=== Written problem ===
Return only the number of lines in the entries below that hold the word "FreeCAD".

Modeling code records
········

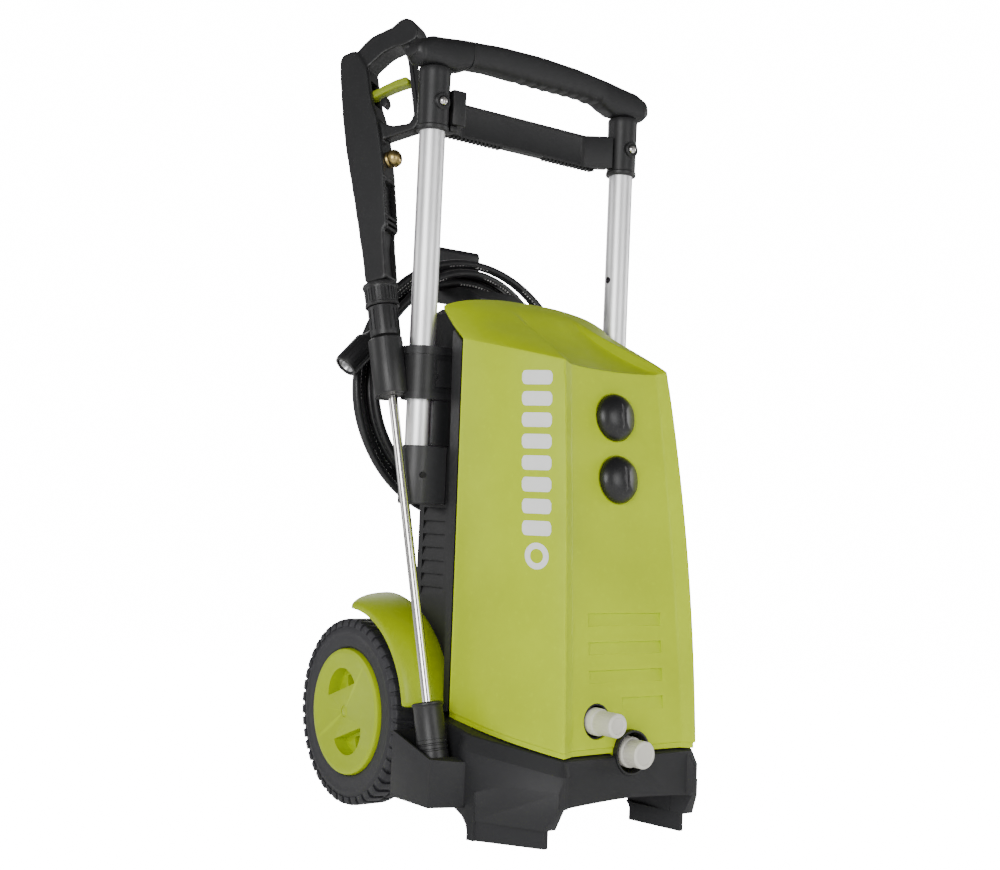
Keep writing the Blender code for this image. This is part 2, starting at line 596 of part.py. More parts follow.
def controls():
    lean = math.atan(0.0467 / 0.404)
    turn = Matrix.Rotation(math.pi / 2 - lean, 4, "X")
    for name, z in (("detergent_knob", PANEL_KNOB_Z[0]), ("power_knob", PANEL_KNOB_Z[1])):
        y = panel_y(z) - 0.0012
        dome = [(0, 0.0150), (0.0100, 0.0145), (0.0180, 0.0122), (0.0240, 0.0080), (KNOB_R, 0.0030),
                (KNOB_R, 0.0006), (0.0060, 0.0006), (0.0060, -0.0060), (0, -0.0060)]
        knob = turned(name, dome, turn, (KNOB_X, y, z), BLACK, 0.4, steps=32)
        rib = box(name + "_rib", (-0.0045, -0.0215, 0.0080), (0.0045, 0.0215, 0.0185))
        rib.matrix_world = Matrix.Translation((KNOB_X, y, z)) @ turn
        boolean(knob, rib, "UNION")
    box("power_switch", (-0.026, -0.1093, 0.3600), (0.022, -0.0740, 0.4020), BLACK, 0.5)
    box("detergent_valve", (-0.020, -0.1004, 0.4360), (0.016, -0.0740, 0.4660), WHITE, 0.5)
    back = 0.060
    fittings = (("outlet", OUTLET, OUTLET_CAP_END, 0.0125), ("inlet", INLET, INLET_CAP_END, 0.0145))
    for word, (x, z), front, radius in fittings:
        place = (x, 0, z)
        stem = [(0, -front - 0.006), (radius - 0.0045, -front - 0.006), (radius - 0.0045, 0.136),
                (radius + 0.002, 0.136), (radius + 0.002, 0.130), (0.0095, 0.130),
                (0.0095, back), (0, back)]
        turned(word + "_fitting", stem, TO_FRONT, place, BRASS, 0.35, 1.0, steps=24)
        cap = [(0, -front), (radius - 0.0015, -front), (radius, -front - 0.0015), (radius, 0.1500),
               (radius + 0.0018, 0.1495), (radius + 0.0018, 0.1400), (radius - 0.0042, 0.1400),
               (radius - 0.0042, -front - 0.0055), (0, -front - 0.0055)]
        turned(word + "_cap", cap, TO_FRONT, place, WHITE, 0.45, steps=28)


# ---- inside ---------------------------------------------------------------
def machinery():
    turned("motor_case", ring_profile(0.060, 0.034, 0.4600, 0.3100, 0.003), FLAT, (0, 0, 0),
           STEEL, 0.5, 0.6, closed=True)
    rotor = [(0, 0.5000), (0.0100, 0.5000), (0.0100, 0.4840), (0.0540, 0.4840), (0.0540, 0.4660),
             (0.0100, 0.4660), (0.0100, 0.4450), (0.0325, 0.4450), (0.0325, 0.3250),
             (0.0070, 0.3250), (0.0070, 0.2800), (0, 0.2800)]
    turned("motor_rotor", rotor, FLAT, (0, 0, 0), STEEL, 0.4, 0.8, steps=28)
    plate = sloping_prism("wobble_plate", arc(0, 0, 0.031, 0, 345, 23), 0.2680, lambda y: 0.2760 + y * 0.10,
                          STEEL, 0.3, 0.9)
    smooth(plate)
    turned("pump_body", ring_profile(0.0450, 0.0360, 0.3100 - GAP, 0.2060, 0.002), FLAT, (0, 0, 0),
           ALUMINIUM, 0.5, 0.8, closed=True, steps=28)
    head = turned("pump_head", disc_profile(0.0450, 0.2060 - GAP, 0.1500, 0.002), FLAT, (0, 0, 0),
                  ALUMINIUM, 0.5, 0.8, steps=28)
    for i in range(3):
        angle = math.radians(90 + 120 * i)
        x, y = 0.021 * math.cos(angle), 0.021 * math.sin(angle)
        bore = rod("piston_bore", 0.0072, 0.165, 0.22, FLAT, (x, y, 0), sides=16)
        boolean(head, bore)
        rod("piston_%d" % (i + 1), 0.0068, 0.1800, 0.2560, FLAT, (x, y, 0), STEEL, 0.2, 0.9, sides=16)
    box("pump_cradle", (-0.060, -0.048, HOUSING_FOOT_Z), (0.060, 0.048, 0.1500 - GAP), BLACK, 0.6)
    box("detergent_tank", (-0.090, 0.0660, 0.2150), (0.090, 0.0955, 0.3600), WHITE, 0.5)


def rear_details():
    top = COIL_Z + math.sqrt(COIL_BORE_R ** 2 - 0.037 ** 2) - GAP
    hook = [(0.1003, 0.5000), (0.1003, 0.6000), (0.1400, top), (0.2070, top), (0.2070, 0.6740),
            (0.2120, 0.6790), (0.2160, 0.6740), (0.2160, top - 0.0120), (0.1080, 0.5890), (0.1080, 0.5000)]
    outline("hose_hook", [hook], 0.072, SIDE, COIL_X, BLACK, 0.6)
    gland = [(0, 0.1190), (0.0090, 0.1190), (0.0125, 0.1120), (0.0150, 0.1090),
             (0.0150, HOUSING_BACK + GAP), (0.0100, HOUSING_BACK + GAP), (0.0100, 0.0920), (0, 0.0920)]
    turned("cord_gland", gland, TO_REAR, (0.085, 0, 0.160), SOFT_BLACK, 0.7, steps=20)
    cap = [(0, 0.1085), (0.0150, 0.1085), (0.0170, 0.1065), (0.0170, 0.0958), (0, 0.0958)]
    turned("detergent_cap", cap, TO_REAR, (0.0, 0, 0.3000), BLACK, 0.5, steps=28)


def hose():
    """The coil as one plain ring, with its two free ends and their couplings."""
    ring = ring_profile(COIL_R, COIL_BORE_R, COIL_BACK, COIL_FRONT, 0.004)
    turned("hose_coil", ring, TO_REAR, (COIL_X, 0, COIL_Z), SOFT_BLACK, 0.6, closed=True, steps=40)
    ends = (("gun", Vector((-0.1065, 0.1480, 0.5980)), Vector((-0.1500, 0.1480, 0.5515))),
            ("pump", Vector((0.0900, 0.1480, 0.3700)), Vector((0.0480, 0.1480, 0.3440))))
    for word, start, joint in ends:
        away = (joint - start).normalized()
        turn = away.to_track_quat("Z", "Y").to_matrix().to_4x4()
        reach = (joint - start).length
        rod("hose_%s_end" % word, HOSE_D / 2, 0.0, reach - GAP, turn, start, SOFT_BLACK, 0.6, sides=16)
        shape = [(0.0100, 0.0660), (0.0148, 0.0640), (0.0148, 0.0240), (0.0105, 0.0180), (0.0085, 0.0),
                 (0, 0),
                 (0, 0.0240), (0.0100, 0.0240)]
        turned("hose_%s_coupling" % word, shape, turn, joint, BLACK, 0.5, steps=24, closed=True)


front_shell()
base_tray()
rear_housing()
fender(-1)
fender(1)
wheels()
handle()
tube_mounts()
gun()
lance_holder()
controls()
machinery()
rear_details()
hose()

for obj in list(PARTS.objects) + list(CUTTERS.objects):
    obj.location -= Vector((*MIDDLE, 0))
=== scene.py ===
"""The looks of the upright pressure washer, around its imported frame."""
import math

import bmesh
import bpy
from mathutils import Matrix, Vector
from mathutils.bvhtree import BVHTree


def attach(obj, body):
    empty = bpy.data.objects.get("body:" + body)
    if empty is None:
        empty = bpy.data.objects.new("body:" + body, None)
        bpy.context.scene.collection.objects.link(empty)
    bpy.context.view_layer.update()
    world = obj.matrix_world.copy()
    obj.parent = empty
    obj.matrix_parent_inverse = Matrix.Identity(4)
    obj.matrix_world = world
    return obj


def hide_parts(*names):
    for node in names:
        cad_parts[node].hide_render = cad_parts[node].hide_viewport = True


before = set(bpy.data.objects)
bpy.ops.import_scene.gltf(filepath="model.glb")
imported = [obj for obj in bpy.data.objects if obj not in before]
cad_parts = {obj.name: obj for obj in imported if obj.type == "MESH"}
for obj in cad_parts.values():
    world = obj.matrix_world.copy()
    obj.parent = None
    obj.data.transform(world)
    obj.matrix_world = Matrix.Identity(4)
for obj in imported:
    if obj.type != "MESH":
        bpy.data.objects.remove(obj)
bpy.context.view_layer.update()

# The shapes are drawn with x = 0 in the casing's middle and y = 0 at the
# joint of its two halves. This is where that point lies in the frame.
MIDDLE = Vector((0.0102, -0.0377, 0.0))

TUBE_X, TUBE_Y, TUBE_R = 0.1447, 0.064, 0.015
SLEEVE_LOW, SLEEVE_HIGH = 0.7737, 0.8467
AXLE = Vector((0.0, 0.147, 0.1063))
HUB_R = 0.0720
HUB_FACE = 0.1745
FOOT = Vector((-0.1630, -0.0214, 0.0804))
LEAN = Matrix.Rotation(-math.radians(1.65), 4, "Y") @ Matrix.Rotation(-math.radians(14.0), 4, "X")
GUN = LEAN @ Matrix.Rotation(math.radians(30), 4, "Z")
PANEL_LEAN = math.atan(0.0467 / 0.404)
KNOB_X, KNOB_R = -0.002, 0.0260
LIP = 0.0017
COIL = Vector((-0.003, 0.184, 0.4935))
HOSE_D = 0.0105

FLOOR_GLOW, ROOM_LIGHT, PAPER_WHITE = 0.45, 0.34, 16.0
LAMPS = (("key", (-2.3, -1.5, 0.9), 1.3, 44.0), ("front", (0.3, -2.6, 0.8), 1.2, 18.0),
         ("right", (2.4, -0.9, 0.9), 1.0, 12.0), ("rear", (0.8, 2.4, 1.6), 1.4, 14.0),
         ("left_rear", (-2.2, 1.6, 1.0), 1.2, 10.0))

# an outline's plane: (a, b) of the drawing and its thickness onto x, y, z
FLAT = Matrix.Identity(4)
SIDE = Matrix(((0, 0, 1, 0), (1, 0, 0, 0), (0, 1, 0, 0), (0, 0, 0, 1)))
FACE = Matrix(((1, 0, 0, 0), (0, 0, -1, 0), (0, 1, 0, 0), (0, 0, 0, 1)))
TO_FRONT = Matrix.Rotation(math.pi / 2, 4, "X")
TO_REAR = Matrix.Rotation(-math.pi / 2, 4, "X")

PIECES = bpy.data.collections.new("looks")
TOOLS = bpy.data.collections.new("cutting_tools")
bpy.context.scene.collection.children.link(PIECES)
bpy.context.scene.collection.children.link(TOOLS)


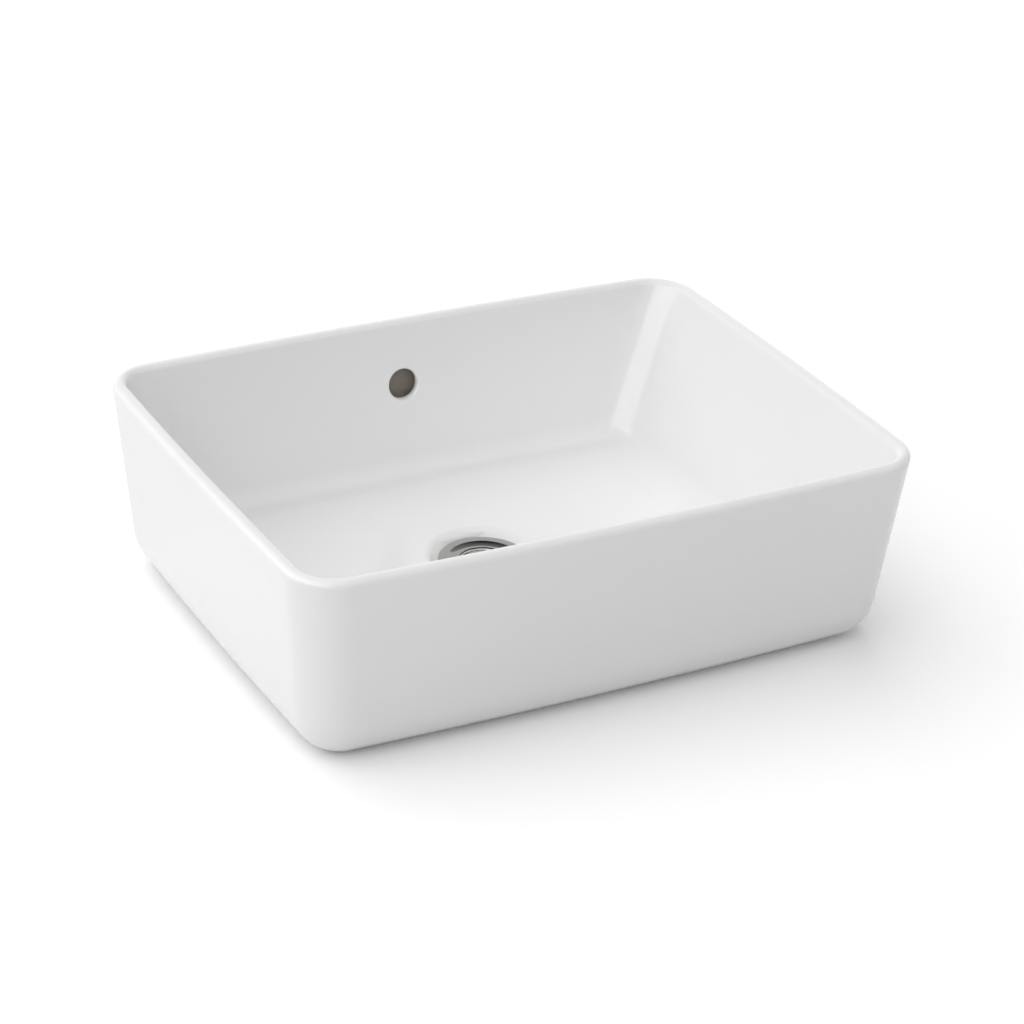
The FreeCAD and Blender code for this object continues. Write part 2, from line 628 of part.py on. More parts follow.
bevel = "0.3 * o_ring_wire"
o_ring = turned("stem_o_ring", [
    ("stem_radius + slip_gap", ring_foot + " + " + bevel), ("stem_radius + slip_gap + " + bevel, ring_foot),
    (o_ring_seat + " - " + bevel, ring_foot), (o_ring_seat, ring_foot + " + " + bevel),
    (o_ring_seat, ring_foot + " + o_ring_wire - " + bevel),
    (o_ring_seat + " - " + bevel, ring_foot + " + o_ring_wire"),
    ("stem_radius + slip_gap + " + bevel, ring_foot + " + o_ring_wire"),
    ("stem_radius + slip_gap", ring_foot + " + o_ring_wire - " + bevel),
])

index_bore = "stem_radius + slip_gap"
index_rim = chamber_radius + " - crown_gap"
index_ring = ring("index_ring", index_bore, index_rim, index_foot, index_foot + " + index_height")
tooth_gap = profile(index_ring, "index_tooth_gap", "XY_Plane", index_foot, [
    (index_rim + " - index_tooth_depth", "waste_y"),
    (index_rim + " + 1", "waste_y"),
    (index_rim + " + 1", "waste_y + index_tooth_width"),
    (index_rim, "waste_y + index_tooth_width"),
])
first_tooth_gap = extrude(index_ring, "Pocket", "index_first_tooth", tooth_gap, "index_height + 1",
                          reverse=True)
repeat_round(index_ring, "index_tooth_set", first_tooth_gap, doc.getObject("index_ring_section"),
             "index_teeth")

spring_line = doc.addObject("Part::Helix", "click_spring_line")
spring_rise = "((%s) - (%s) - spring_wire - 2 * spring_gap)" % (index_foot, spring_floor)
spring_line.setExpression("Height", bind(spring_rise))
spring_line.setExpression("Pitch", bind(spring_rise + " / spring_turns"))
spring_line.setExpression("Radius", bind("spring_coil"))
spring_wire = doc.addObject("Part::RegularPolygon", "click_spring_wire")
spring_wire.Polygon = 6
spring_wire.setExpression("Circumradius", bind("spring_wire / 2"))
spring_wire.setExpression("Placement.Base.x", bind("spring_coil"))
spring_wire.Placement.Rotation = FreeCAD.Rotation(FreeCAD.Vector(1, 0, 0), 90)
doc.recompute()
spring = doc.addObject("Part::Sweep", "click_spring")
spring.Sections = [spring_wire]
spring.Spine = (spring_line, ["Edge%d" % (i + 1) for i in range(len(spring_line.Shape.Edges))])
spring.Solid = True
spring.Frenet = True
spring.setExpression("Placement.Base.y", bind("waste_y"))
spring.setExpression("Placement.Base.z", bind(spring_floor + " + spring_wire / 2 + spring_gap"))


# ---------------------------------------------------------------- plug
# Shown closed: the seal hangs just over its seat and the cap lies a little below the flange.

cap_foot = seal_foot + " + seal_thickness"
cap_radius = "throat_radius - plug_gap"
stem_top = cap_foot + " + plug_edge / 2"

stem = turned("plug_stem", [
    ("0", crown_foot + " - stem_tail"),
    ("stem_radius", crown_foot + " - stem_tail"),
    ("stem_radius", crown_foot),
    (index_rim, crown_foot),
    (index_rim, crown_foot + " + crown_height"),
    ("stem_radius", crown_foot + " + crown_height"),
    ("stem_radius", stem_top),
    ("0", stem_top),
])
dome_edge = cap_radius + " - plug_edge_round"
cap = turned("plug_cap", [
    ("stem_radius + thread_gap", boss_foot), ("plug_boss", boss_foot), ("plug_boss", cap_foot),
    (cap_radius, cap_foot),
    (cap_radius, cap_foot + " + plug_edge - plug_edge_round", "plug_edge_round", "left"),
    (dome_edge, cap_foot + " + plug_edge", "((%s)^2 + plug_dome^2) / (2 * plug_dome)" % dome_edge, "left"),
    ("0", cap_foot + " + plug_edge + plug_dome"),
    ("0", stem_top + " + thread_gap"), ("stem_radius + thread_gap", stem_top + " + thread_gap"),
])
seal = ring("plug_seal", "plug_boss + thread_gap", "tail_bore + seal_overlap", seal_foot, cap_foot)
retainer = ring("seal_retainer", "plug_boss + thread_gap", "tail_bore - plug_gap",
                seal_foot + " - retainer_thickness", seal_foot)


# ---------------------------------------------------------------- check and write

doc.recompute()
PIECES = [basin, waste, flange_gasket, lower_gasket, friction_washer, backnut, cartridge_nut, housing,
          lid, o_ring, index_ring, spring, stem, cap, seal, retainer]
failed = [o.Name for o in doc.Objects if "Invalid" in o.State or "Error" in o.State]
if failed:
    raise RuntimeError("failed objects: " + ", ".join(failed))
os.makedirs("parts", exist_ok=True)
for piece in PIECES:
    shape = piece.Shape
    if shape.isNull() or not shape.isValid() or len(shape.Solids) != 1:
        raise RuntimeError("bad solid: " + piece.Label)
    shape.exportStep("parts/%s.step" % piece.Label)
    print("%-20s %9.0f mm3" % (piece.Label, shape.Volume))
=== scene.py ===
import math

import bmesh
import bpy
import numpy as np
from mathutils import Matrix, Vector


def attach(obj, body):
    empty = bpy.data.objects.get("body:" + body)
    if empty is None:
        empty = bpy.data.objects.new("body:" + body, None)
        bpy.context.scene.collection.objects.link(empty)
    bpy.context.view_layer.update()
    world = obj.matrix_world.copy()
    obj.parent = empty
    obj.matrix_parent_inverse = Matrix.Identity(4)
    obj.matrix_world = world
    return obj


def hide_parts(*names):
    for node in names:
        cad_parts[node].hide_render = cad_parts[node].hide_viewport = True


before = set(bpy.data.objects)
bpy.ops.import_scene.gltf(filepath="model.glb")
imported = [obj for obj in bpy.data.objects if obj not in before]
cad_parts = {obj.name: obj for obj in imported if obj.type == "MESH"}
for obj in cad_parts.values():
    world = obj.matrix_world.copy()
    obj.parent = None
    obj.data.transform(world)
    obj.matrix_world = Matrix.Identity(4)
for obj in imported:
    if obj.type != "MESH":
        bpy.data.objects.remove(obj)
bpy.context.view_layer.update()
MM = 0.001

# ---------------------------------------------------------------- camera
# A long lens about 2.3 m away, a little above the basin and to its left.
# It comes first, so that every later piece can be judged in its frame.

lens_azimuth, lens_height, lens_roll = math.radians(-29.25), math.radians(27.497), math.radians(2.842)
lens_distance = 2315.94                         # millimetres from the point it is aimed at
focal_pixels, frame_pixels, sensor = 3127.09, 1024, 36.0
aim = Vector((1.74, -10.265, 76.5)) * MM
back = Vector((math.sin(lens_azimuth) * math.cos(lens_height),
               -math.cos(lens_azimuth) * math.cos(lens_height), math.sin(lens_height)))
level_right = (-back).cross(Vector((0, 0, 1))).normalized()
level_up = level_right.cross(-back)
right = math.cos(lens_roll) * level_right + math.sin(lens_roll) * level_up
up = math.cos(lens_roll) * level_up - math.sin(lens_roll) * level_right
eye = [target + way * lens_distance * MM for target, way in zip(aim, back)]


def linked(name, data):
    """A new object in the scene, with its mesh, light or camera."""
    made = bpy.data.objects.new(name, data)
    bpy.context.scene.collection.objects.link(made)
    return made


camera = linked("camera", bpy.data.cameras.new("camera"))
camera.data.sensor_width = sensor
camera.data.lens = focal_pixels / frame_pixels * sensor
camera.data.clip_end = 50.0
camera.matrix_world = Matrix((
    (right.x, up.x, back.x, eye[0]),
    (right.y, up.y, back.y, eye[1]),
    (right.z, up.z, back.z, eye[2]),
    (0, 0, 0, 1),
))
bpy.context.scene.camera = camera

# ---------------------------------------------------------------- basin
# Slip-cast vitreous china: an outer skirt and a bowl that share the rim, with an open hollow between them.
# It is dipped in white glaze, which runs soft over every edge, and stands on a foot ring that was wiped bare.

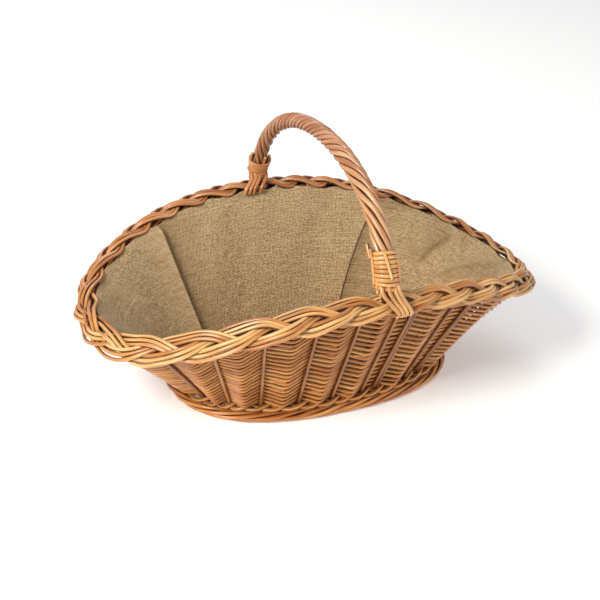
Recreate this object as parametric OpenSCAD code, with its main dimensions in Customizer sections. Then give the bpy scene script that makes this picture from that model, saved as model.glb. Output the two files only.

········

=== Solution to this task ===
2